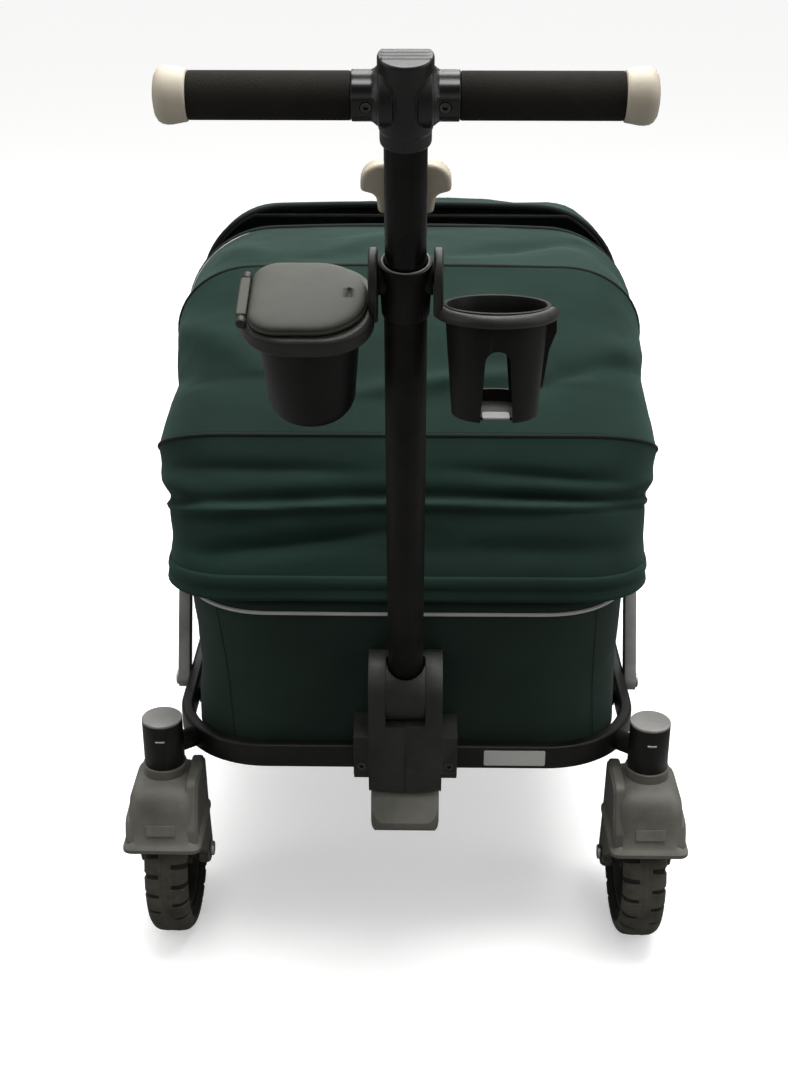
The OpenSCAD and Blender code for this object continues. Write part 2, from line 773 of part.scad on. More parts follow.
module hub_screws() color("silver") pole_frame() hub_screw_place() difference() {
  union() {
    cylinder(d = 8.9, h = 3.9);
    cylinder(d = 4, h = 5);
  }
  translate([0, 0, -1]) cylinder(d = 4.6, h = 3, $fn = 6);
}

module cross_tube() color("#2b2b29") pole_frame() translate([0, 0, pole_len])
  for (s = [-1, 1]) difference() {
    rod_x(cross_d, s > 0 ? slide_d / 2 + 1 : 8 - grip_l / 2, s > 0 ? grip_l / 2 - 8 : -slide_d / 2 - 1);
    rod_x(cross_d - 4, -grip_l, grip_l);
  }

module foam_grips() color("#201e1b") pole_frame() translate([0, 0, pole_len])
  for (s = [-1, 1]) difference() {
    rod_x(foam_d, s > 0 ? socket_x + 0.1 : -foam_end, s > 0 ? foam_end : -socket_x - 0.1);
    rod_x(cross_d + 0.04, -grip_l, grip_l);
  }

module grip_caps() color("#b9ad9c") pole_frame() translate([0, 0, pole_len])
  for (s = [-1, 1]) rotate([0, s * 90, 0]) difference() {
    union() {
      translate([0, 0, foam_end + 0.1]) cylinder(d = foam_d + 1, h = cap_l - 16);
      translate([0, 0, foam_end + cap_l - 20.9]) rotate_extrude() intersection() {
        translate([0, -2]) circle(foam_d / 2 + 3.5);
        square([foam_d, 20.9]);
      }
    }
    cylinder(d = cross_d + 0.04, h = grip_l / 2 - 7.9);
    translate([0, 0, grip_l / 2]) cylinder(d = 200, h = 20);
  }

module trigger() color("#b3a797") pole_frame() translate([0, 0, trigger_at]) {
  // finger wings behind the pole, narrow below and flared above
  rotate([90, 0, 0]) translate([0, 0, -trigger_y - 15]) linear_extrude(15) {
    translate([-24, -37]) square([48, 30]);
    polygon([[-24, -10], [24, -10], [31, 2], [-31, 2]]);
    polygon([[-31, 2], [31, 2], [38, 5], [38, 12], [30, 19], [-30, 19], [-38, 12], [-38, 5]]);
  }
  slab(-4.7, 4.7, 2, trigger_y + 1, -13, 12);
}

module trigger_spring() color("silver") pole_frame()
  for (i = [0:6]) translate([0, 0, trigger_at + 13.2 + 2.9 * i])
    rotate_extrude() translate([9, 0]) circle(d = 2, $fn = 16);

// ---- snack box ----

module snack_ring() color("#33322f") pole_frame() {
  difference() {
    union() {
      translate([snack_x, 0, snack_ring_at]) linear_extrude(snack_ring_h)
        rounded_rect(snack_w, snack_w, 46);
      // ear that turns on the collar's stud
      side_plate(-ear_in - ear_w, -ear_in) {
        translate([0, ear_at]) circle(27);
        polygon([[-15, ear_at], [15, ear_at], [11, snack_ring_at + 2], [-11, snack_ring_at + 2]]);
      }
    }
    translate([snack_x, 0, snack_ring_at - 1]) cylinder(d = bucket_d + 0.6, h = 40);
    translate([0, 0, ear_at]) rod_x(12 + 2 * fit, -80, 0);
    // the lid's hinge barrel turns here
    translate([lid_hinge_x, 0, lid_at + 1]) rotate([90, 0, 0])
      cylinder(d = 9, h = 57, center = true);
  }
  // hinge bar of the lid
  difference() {
    for (s = [-1, 1])
      translate([lid_hinge_x, s * 33, lid_at + 1]) rotate([90, 0, 0])
        cylinder(d = 9, h = 8, center = true);
    translate([lid_hinge_x, 0, lid_at + 1]) rotate([90, 0, 0]) cylinder(d = 4 + 2 * fit, h = 90, center = true);
  }
  for (s = [-1, 1])
    translate([lid_hinge_x - 4.5, s * 33 - 4, snack_ring_at + snack_ring_h - 1]) difference() {
      cube([9, 8, 3]);
      translate([4.5, -1, lid_at - snack_ring_at - snack_ring_h + 2]) rotate([-90, 0, 0])
        cylinder(d = 4 + 2 * fit, h = 10);
    }
}

module snack_bucket() color("#171613") pole_frame()
  translate([snack_x, 0, snack_ring_at + snack_ring_h - bucket_h]) {
    low = bucket_d - 14;
    lip_z = bucket_h - snack_ring_h;
    difference() {
      union() {
        cylinder(d1 = low - 6, d2 = low, h = 4);
        translate([0, 0, 4]) cylinder(d1 = low, d2 = bucket_d, h = lip_z - 4 - gap);
        translate([0, 0, lip_z - gap]) cylinder(d = bucket_d, h = snack_ring_h - 1);
      }
      translate([0, 0, 2.5]) cylinder(d1 = low - 8, d2 = bucket_d - 5, h = lip_z - 2.5);
      translate([0, 0, lip_z - 0.01]) cylinder(d = bucket_d - 5, h = snack_ring_h + 1);
    }
  }

module snack_lid() color("#6d6c64") pole_frame() {
  lid_x = snack_x + 1.5;
  difference() {
    union() {
      translate([lid_x, 0, lid_at]) linear_extrude(3) rounded_rect(lid_w, lid_d, 40);
      translate([lid_x, 0, lid_at + 3]) linear_extrude(lid_t - 5) rounded_rect(lid_w - 4, lid_d - 4, 38);
      translate([lid_x, 0, lid_at + lid_t - 2]) linear_extrude(2) rounded_rect(lid_w - 12, lid_d - 12, 34);
      translate([lid_hinge_x, 0, lid_at + 1]) rotate([90, 0, 0]) cylinder(d = 8, h = 56, center = true);
      slab(lid_hinge_x, lid_x - lid_w / 2 + 20, -28, 28, lid_at, lid_at + 4);
    }
    // clear of the fixed hinge knuckles
    for (s = [-1, 1]) translate([lid_hinge_x, s * 33, lid_at + 1]) rotate([90, 0, 0])
      cylinder(d = 10, h = 9, center = true);
    // finger slot
    translate([lid_x + 36, 0, lid_at + lid_t - 2]) linear_extrude(4) rounded_rect(4, 16, 1.9);
  }
  translate([lid_hinge_x, 0, lid_at + 1]) rotate([90, 0, 0]) cylinder(d = 4, h = 73, center = true);
}

// ---- cup holder ----

module cup_frame() {
  pole_frame() translate([0, 0, ear_at]) rotate([-cup_tilt, 0, 0]) children();
}

module cup_holder() color("#262522") cup_frame() {
  low_d = cup_d - 13;
  floor_z = -cup_drop - cup_h;
  difference() {
    union() {
      translate([cup_x, 0, -cup_drop - cup_rim_h]) cylinder(d = cup_rim_d, h = cup_rim_h);
      translate([cup_x, 0, floor_z]) cylinder(d1 = low_d, d2 = cup_d, h = cup_h - cup_rim_h);
      side_plate(ear_in, ear_in + ear_w) {
        circle(27);
        polygon([[-15, 0], [15, 0], [18, -cup_drop - cup_rim_h], [-18, -cup_drop - cup_rim_h]]);
      }
      // side fin
      translate([cup_x + low_d / 2, 3, -cup_drop - cup_rim_h]) rotate([90, 0, 0]) linear_extrude(6)
        polygon([[-10, 2], [14, 2], [14, -14], [6, -30], [-2, -68], [-6, -68]]);
    }
    translate([cup_x, 0, floor_z + 3])
      cylinder(d1 = low_d - 2 * cup_wall, d2 = cup_d - 2 * cup_wall, h = cup_h - cup_rim_h - 3);
    translate([cup_x, 0, -cup_drop - cup_rim_h - 0.01]) cylinder(d = cup_d - 2 * cup_wall, h = 60);
    // finger slots, front and back
    for (s = [-1, 1]) translate([cup_x, s * 45, floor_z - 1]) rotate([90, 0, 0])
      linear_extrude(40, center = true) {
        translate([-11, s < 0 ? 0 : 14]) square([22, s < 0 ? 54 : 40]);
        translate([0, 54]) circle(11);
      }
    rod_x(12 + 2 * fit, 0, 80);
  }
}

// ---- rear brake ----

module rear_brake() color("#3f3e3a")
  translate([0, brake_y, brake_z]) {
    rod_end = post_x + tyre_w / 2;
    rod_x(brake_rod_d, -rod_end, rod_end);
    for (s = [-1, 1]) translate([s * post_x, 0, 0]) rotate([-3, 0, 0])
      translate([0, 0, -shoe_arm]) {
        rod_x(shoe_d, -18, 18);
        for (x = [-17, 11]) slab(x, x + 6, -5, 5, 0, shoe_arm - 1);
      }
    // foot tread
    rotate([-20, 0, 0]) slab(-45, 45, -8, 22, 3, 11);
  }

ring_frame();
corner_posts();
post_caps();
swivel_bearings();
rear_forks();
rear_axles();
floor_board();
floor_pad();
basket();
strut_pins();
hinge_housing_left();
hinge_housing_right();
housing_screws();
hinge_pins();
pedal_spring();
foot_pedal();
caster_fork_left();
caster_axle_left();
caster_fork_right();
caster_axle_right();
rim_front_left();
tyre_front_left();
rim_front_right();
tyre_front_right();
rim_rear_left();
tyre_rear_left();
rim_rear_right();
tyre_rear_right();
front_struts();
rear_struts();
top_rail();
hood_pivots();
near_bow_1();
near_bow_2();
near_bow_3();
near_cloth_1();
near_cloth_2();
near_cloth_3();
far_bow_1();
far_bow_2();
far_bow_3();
far_cloth_1();
far_cloth_2();
far_cloth_3();
lower_pole();
handle_knuckle();
accessory_collar();
upper_pole();
handle_hub();
cross_tube();
foam_grips();
grip_caps();
hub_screws();
trigger();
trigger_spring();
snack_ring();
snack_bucket();
snack_lid();
cup_holder();
rear_brake();
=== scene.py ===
# %% [markdown]
# # A kids pull wagon
#
# The wagon has a ring-shaped base on four chunky wheels, a fabric basket hung in an upper rail, two
# fan-shaped hoods, and a leaning pole with a cross grip, a snack box and a cup holder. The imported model
# is the frame: it gives every size and place. This script dresses that frame: it sews the soft goods,
# moulds the plastics, cuts the tyre tread and gives each material its own grain, weave and gloss.

import json
import math

import bmesh
import bpy
import numpy as np
from mathutils import Matrix, Vector, noise

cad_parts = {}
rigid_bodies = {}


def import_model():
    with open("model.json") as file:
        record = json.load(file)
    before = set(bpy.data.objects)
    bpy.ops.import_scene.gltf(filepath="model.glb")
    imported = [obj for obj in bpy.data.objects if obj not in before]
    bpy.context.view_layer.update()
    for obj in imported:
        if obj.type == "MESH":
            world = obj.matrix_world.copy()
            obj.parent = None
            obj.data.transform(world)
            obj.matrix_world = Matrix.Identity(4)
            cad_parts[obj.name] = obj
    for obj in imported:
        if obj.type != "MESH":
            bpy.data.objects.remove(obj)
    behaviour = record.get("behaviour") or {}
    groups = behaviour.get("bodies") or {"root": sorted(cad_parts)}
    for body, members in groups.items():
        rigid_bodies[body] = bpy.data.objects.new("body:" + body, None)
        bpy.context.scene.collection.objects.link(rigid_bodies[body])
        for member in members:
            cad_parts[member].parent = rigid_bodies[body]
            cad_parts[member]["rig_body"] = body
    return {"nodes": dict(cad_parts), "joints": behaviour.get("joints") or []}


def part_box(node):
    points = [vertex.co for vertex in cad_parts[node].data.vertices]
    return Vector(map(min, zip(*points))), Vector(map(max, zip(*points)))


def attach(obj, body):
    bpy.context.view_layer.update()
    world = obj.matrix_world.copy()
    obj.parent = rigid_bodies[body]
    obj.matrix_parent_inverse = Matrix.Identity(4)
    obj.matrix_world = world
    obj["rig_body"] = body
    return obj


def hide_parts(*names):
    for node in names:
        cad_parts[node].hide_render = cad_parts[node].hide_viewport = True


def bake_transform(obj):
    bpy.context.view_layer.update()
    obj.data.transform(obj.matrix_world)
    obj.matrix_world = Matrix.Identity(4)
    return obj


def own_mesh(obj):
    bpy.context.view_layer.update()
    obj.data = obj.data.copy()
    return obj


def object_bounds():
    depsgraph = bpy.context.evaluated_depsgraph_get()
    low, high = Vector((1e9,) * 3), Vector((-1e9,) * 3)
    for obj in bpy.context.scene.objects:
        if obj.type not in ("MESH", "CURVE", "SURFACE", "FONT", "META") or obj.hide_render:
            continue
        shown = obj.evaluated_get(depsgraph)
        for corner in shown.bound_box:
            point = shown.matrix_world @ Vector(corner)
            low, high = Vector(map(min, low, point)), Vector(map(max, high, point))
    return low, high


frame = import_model()
cad_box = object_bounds()
print("frame nodes:", len(frame["nodes"]), "box:", [[round(v, 3) for v in c] for c in cad_box])

# %% [markdown]
# The camera stands at an adult's chest height in front of the handle and looks down at the wagon. Its
# place is given from the wagon's own front and middle, so it keeps its view if the frame moves. A small
# turn to the left does what a lens shift would do, and leaves every other view unshifted.

# %% Camera
FOCAL_LENGTH = 49.45
CAMERA_HEIGHT = 1.217
CAMERA_AHEAD = 1.193
CAMERA_SIDE = 0.010
LOOK_DOWN = math.radians(24.5)
TURN_LEFT = math.radians(0.9)


def make_camera():
    data = bpy.data.cameras.new("camera")
    data.lens = FOCAL_LENGTH
    data.sensor_fit = "VERTICAL"
    data.sensor_height = 36.0
    data.sensor_width = 36.0
    camera = bpy.data.objects.new("camera", data)
    camera.location = (CAMERA_SIDE, cad_box[0][1] - CAMERA_AHEAD, CAMERA_HEIGHT)
    camera.rotation_euler = (math.pi / 2 - LOOK_DOWN, 0, TURN_LEFT)
    bpy.context.scene.collection.objects.link(camera)
    bpy.context.scene.camera = camera
    return camera


camera = make_camera()
print("camera at", [round(v, 3) for v in camera.location])

# %% [markdown]
# A flat, pale floor runs far past the wagon, under a plain white backdrop. Both look brighter to the
# camera than the light they throw back, so that black parts aren't washed out from below. Four large,
# soft lights stand in for a studio: one overhead, one on each side for the edges, and one behind.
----
Output exactly the lines running from the line containing "far_cloth_1();" through the line containing "points = [vertex.co", and only those lines.

> **Exercise solution**
far_cloth_1();
far_cloth_2();
far_cloth_3();
lower_pole();
handle_knuckle();
accessory_collar();
upper_pole();
handle_hub();
cross_tube();
foam_grips();
grip_caps();
hub_screws();
trigger();
trigger_spring();
snack_ring();
snack_bucket();
snack_lid();
cup_holder();
rear_brake();
=== scene.py ===
# %% [markdown]
# # A kids pull wagon
#
# The wagon has a ring-shaped base on four chunky wheels, a fabric basket hung in an upper rail, two
# fan-shaped hoods, and a leaning pole with a cross grip, a snack box and a cup holder. The imported model
# is the frame: it gives every size and place. This script dresses that frame: it sews the soft goods,
# moulds the plastics, cuts the tyre tread and gives each material its own grain, weave and gloss.

import json
import math

import bmesh
import bpy
import numpy as np
from mathutils import Matrix, Vector, noise

cad_parts = {}
rigid_bodies = {}


def import_model():
    with open("model.json") as file:
        record = json.load(file)
    before = set(bpy.data.objects)
    bpy.ops.import_scene.gltf(filepath="model.glb")
    imported = [obj for obj in bpy.data.objects if obj not in before]
    bpy.context.view_layer.update()
    for obj in imported:
        if obj.type == "MESH":
            world = obj.matrix_world.copy()
            obj.parent = None
            obj.data.transform(world)
            obj.matrix_world = Matrix.Identity(4)
            cad_parts[obj.name] = obj
    for obj in imported:
        if obj.type != "MESH":
            bpy.data.objects.remove(obj)
    behaviour = record.get("behaviour") or {}
    groups = behaviour.get("bodies") or {"root": sorted(cad_parts)}
    for body, members in groups.items():
        rigid_bodies[body] = bpy.data.objects.new("body:" + body, None)
        bpy.context.scene.collection.objects.link(rigid_bodies[body])
        for member in members:
            cad_parts[member].parent = rigid_bodies[body]
            cad_parts[member]["rig_body"] = body
    return {"nodes": dict(cad_parts), "joints": behaviour.get("joints") or []}


def part_box(node):
    points = [vertex.co for vertex in cad_parts[node].data.vertices]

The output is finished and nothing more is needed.